Amazingly, Schoenberg has only been a CCM two times before, once in 2004 and once in 2005. As it's been over a decade, I think it's a good time to bring him back.Schoenberg's Suite for Piano, op. 25 is one of the real landmark works in the literature. It is his first completely dodecaphonic work (he had some one-off movements before this). It is telling that he chose for this new adventure a type of work which would clearly pay homage to the musical heritage he came from, particularly the Baroque suite and its forms, and specifically Bach, whose name is woven into the row. Also interesting, at least to me, is that he only used the perimeter of what we'd call the matrix, lending it, in addition to the metric and rhythmic framework of each movement, a type of echo of Baroque suites, in which almost each dance is in the same key (except, perhaps, a second minuet or trio in the parallel key, for example). In the
only 12-tone work I ever wrote (outside of little exercises in my youth), I paid homage to Schoenberg's homage (and its implications) by similarly restricting the theme of my set of variations to the perimeter; indeed, I called the theme, "Thema: Perimeter." I am not a Schoenberg expert, but I don't think he ever actually wrote a matrix, and certainly not with 0-notation.

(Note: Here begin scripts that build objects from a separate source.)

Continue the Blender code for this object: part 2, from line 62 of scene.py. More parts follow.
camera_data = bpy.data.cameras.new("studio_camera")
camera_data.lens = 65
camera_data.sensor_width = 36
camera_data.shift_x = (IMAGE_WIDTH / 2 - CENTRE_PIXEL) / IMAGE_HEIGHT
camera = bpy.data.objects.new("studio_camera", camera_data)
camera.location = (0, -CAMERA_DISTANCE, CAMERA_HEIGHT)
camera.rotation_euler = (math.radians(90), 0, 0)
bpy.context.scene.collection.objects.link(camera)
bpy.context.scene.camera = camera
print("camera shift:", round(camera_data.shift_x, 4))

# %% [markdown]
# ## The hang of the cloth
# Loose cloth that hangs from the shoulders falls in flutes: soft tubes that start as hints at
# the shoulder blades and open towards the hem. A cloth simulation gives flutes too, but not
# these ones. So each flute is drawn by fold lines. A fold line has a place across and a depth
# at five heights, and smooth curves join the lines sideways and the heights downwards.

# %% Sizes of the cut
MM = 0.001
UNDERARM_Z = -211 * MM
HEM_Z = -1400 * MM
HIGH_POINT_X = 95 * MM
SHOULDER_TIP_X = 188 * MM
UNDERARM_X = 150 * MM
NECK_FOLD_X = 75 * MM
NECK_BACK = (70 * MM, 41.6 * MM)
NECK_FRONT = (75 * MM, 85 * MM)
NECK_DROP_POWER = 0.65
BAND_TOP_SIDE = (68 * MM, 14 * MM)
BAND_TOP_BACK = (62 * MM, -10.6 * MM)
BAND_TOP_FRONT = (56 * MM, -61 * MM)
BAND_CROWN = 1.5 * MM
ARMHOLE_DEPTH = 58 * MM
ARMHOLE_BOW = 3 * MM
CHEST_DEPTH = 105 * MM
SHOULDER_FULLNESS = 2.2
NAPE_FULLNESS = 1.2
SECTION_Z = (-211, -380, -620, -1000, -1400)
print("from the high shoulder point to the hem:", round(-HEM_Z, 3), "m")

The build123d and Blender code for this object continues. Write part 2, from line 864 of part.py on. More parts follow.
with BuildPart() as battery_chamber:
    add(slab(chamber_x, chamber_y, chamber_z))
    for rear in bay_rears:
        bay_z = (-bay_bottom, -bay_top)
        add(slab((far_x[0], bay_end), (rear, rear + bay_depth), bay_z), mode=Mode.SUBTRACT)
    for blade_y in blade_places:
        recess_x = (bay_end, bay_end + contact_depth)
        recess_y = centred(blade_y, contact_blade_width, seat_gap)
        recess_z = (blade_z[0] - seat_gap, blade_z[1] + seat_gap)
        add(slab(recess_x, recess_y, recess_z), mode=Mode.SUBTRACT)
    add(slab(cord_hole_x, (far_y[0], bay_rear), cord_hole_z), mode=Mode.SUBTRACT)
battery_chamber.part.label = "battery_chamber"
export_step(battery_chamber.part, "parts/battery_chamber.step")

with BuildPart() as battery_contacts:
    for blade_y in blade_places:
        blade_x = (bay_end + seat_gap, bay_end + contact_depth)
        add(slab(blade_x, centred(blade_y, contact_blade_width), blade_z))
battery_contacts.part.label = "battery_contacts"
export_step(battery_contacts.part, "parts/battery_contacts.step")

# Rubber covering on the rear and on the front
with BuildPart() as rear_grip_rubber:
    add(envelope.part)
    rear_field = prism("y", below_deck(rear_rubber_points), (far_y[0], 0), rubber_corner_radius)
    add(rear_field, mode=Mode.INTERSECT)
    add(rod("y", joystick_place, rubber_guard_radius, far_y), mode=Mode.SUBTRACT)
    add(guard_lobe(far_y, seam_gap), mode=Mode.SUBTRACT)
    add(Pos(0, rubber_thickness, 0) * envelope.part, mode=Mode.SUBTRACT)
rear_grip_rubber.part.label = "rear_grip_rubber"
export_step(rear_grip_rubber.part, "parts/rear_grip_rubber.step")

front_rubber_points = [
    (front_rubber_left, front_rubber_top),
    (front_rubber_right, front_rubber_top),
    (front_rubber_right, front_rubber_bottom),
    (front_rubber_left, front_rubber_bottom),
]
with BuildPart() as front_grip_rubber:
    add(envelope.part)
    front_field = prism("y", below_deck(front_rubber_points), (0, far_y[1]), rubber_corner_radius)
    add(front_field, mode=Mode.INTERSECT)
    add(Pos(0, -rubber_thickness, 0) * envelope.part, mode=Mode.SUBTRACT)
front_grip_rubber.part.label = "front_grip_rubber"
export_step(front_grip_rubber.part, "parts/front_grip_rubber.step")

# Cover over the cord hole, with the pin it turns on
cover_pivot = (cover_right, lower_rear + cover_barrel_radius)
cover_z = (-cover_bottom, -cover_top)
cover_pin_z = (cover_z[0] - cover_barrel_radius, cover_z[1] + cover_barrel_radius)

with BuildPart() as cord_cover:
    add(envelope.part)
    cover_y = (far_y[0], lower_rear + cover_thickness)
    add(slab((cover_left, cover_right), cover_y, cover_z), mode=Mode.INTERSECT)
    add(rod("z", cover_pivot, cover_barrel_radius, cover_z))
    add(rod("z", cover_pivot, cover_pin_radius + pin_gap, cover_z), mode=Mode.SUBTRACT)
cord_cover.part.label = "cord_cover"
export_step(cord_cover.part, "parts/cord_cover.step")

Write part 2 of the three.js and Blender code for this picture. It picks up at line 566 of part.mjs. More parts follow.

My understanding is that he literally wrote each form out.
At any rate, here is the beginning of the fun third movement from the Suite, the Musette. The pianist is that great promoter of modern music, Charles Rosen. This recording is from when Rosen was in top form, and is part of a nice, and not too expensive, 4-disc collection of "Modern Music" (though, at this point, "modern" is a bit of a stretch, as the work will be 100 years old in just a few years from now).